Esa es la realidad pasada y actual en Santa Cruz, un lugar donde aún hoy a un terrateniente se le ocurre alambrar una laguna que se encuentra dentro de una comunidad indígena y prohibir el acceso de agua a la comunidad amparado en la impunidad de sus acciones. Una ciudad dónde los llamados “jóvenes de la unión juvenil” promocionaban peleas entre lustra botas con apuestas de dinero en las puertas de su sede “solo por aburrimiento” a vista, paciencia y risa de algunos desadaptados que disfrutaban el espectáculo y una policía que prefería mirar a otro lado. Una ciudad dónde la anterior semana un “líder cívico” llamó “bestias humanas, indignos de ser llamados  ciudadanos” a migrantes provenientes de tierras altas ¿puede acaso esto calificarse de otra forma que no sea racismo, odio y discriminación?
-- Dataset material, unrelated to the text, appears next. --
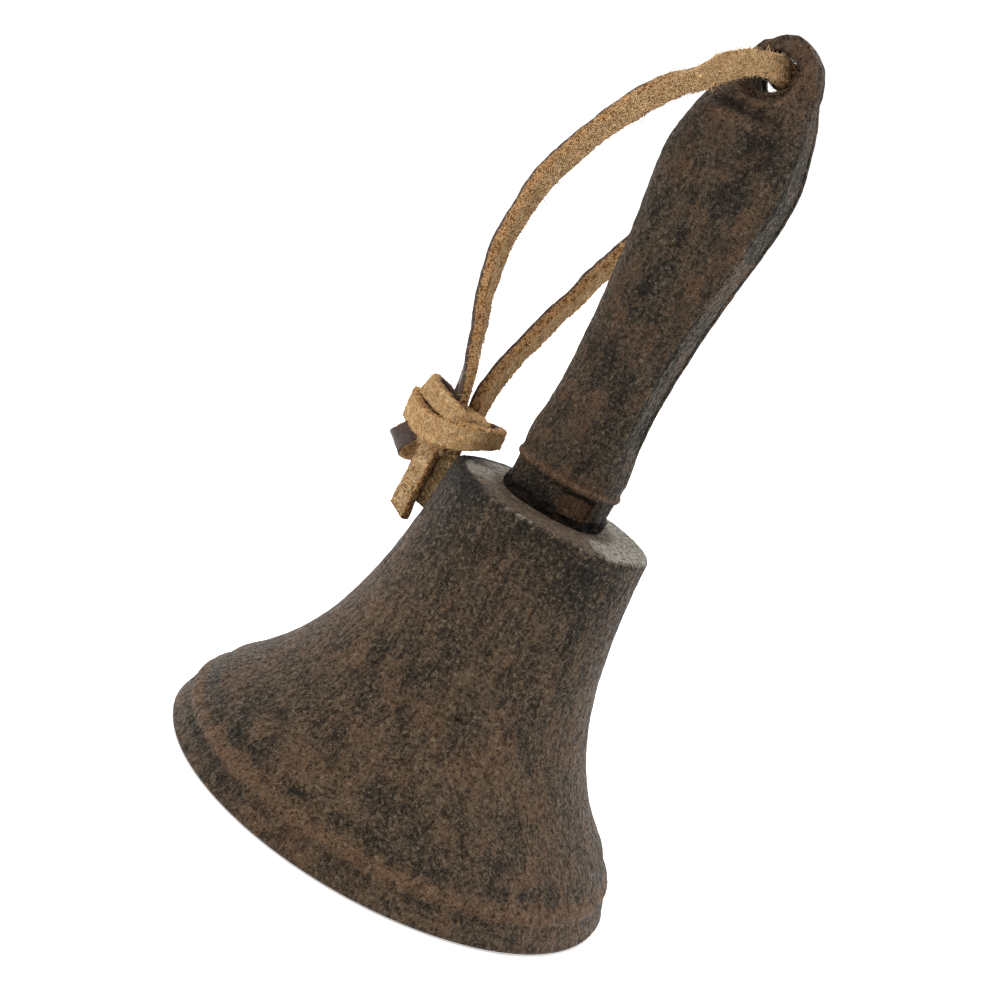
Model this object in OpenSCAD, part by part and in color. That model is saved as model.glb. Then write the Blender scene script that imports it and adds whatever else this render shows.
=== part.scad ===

Santa Cruz duele, por cada mujer, indígena y migrante, por cada pacto con lideres indígenas que se han puesto del lado del patrón, por cada acuerdo conveniente del partido de gobierno con la élite terrateniente en estos quince años de un supuesto “Estado Plurinacional”, por una periferia que se vende como capital cuando esta no pasa de una élite de cuatro faranduleros de comparsa asiduos de los cafés de la Monseñor Rivero, que acumulan capital en tierra, ganado, soja, modelos e indígenas (como si  no fueran personas) y que no ven el barro en las sandalias, el frío y la pobreza que duerme en los canales y que se hace más evidente desde la frontera con el tercer anillo.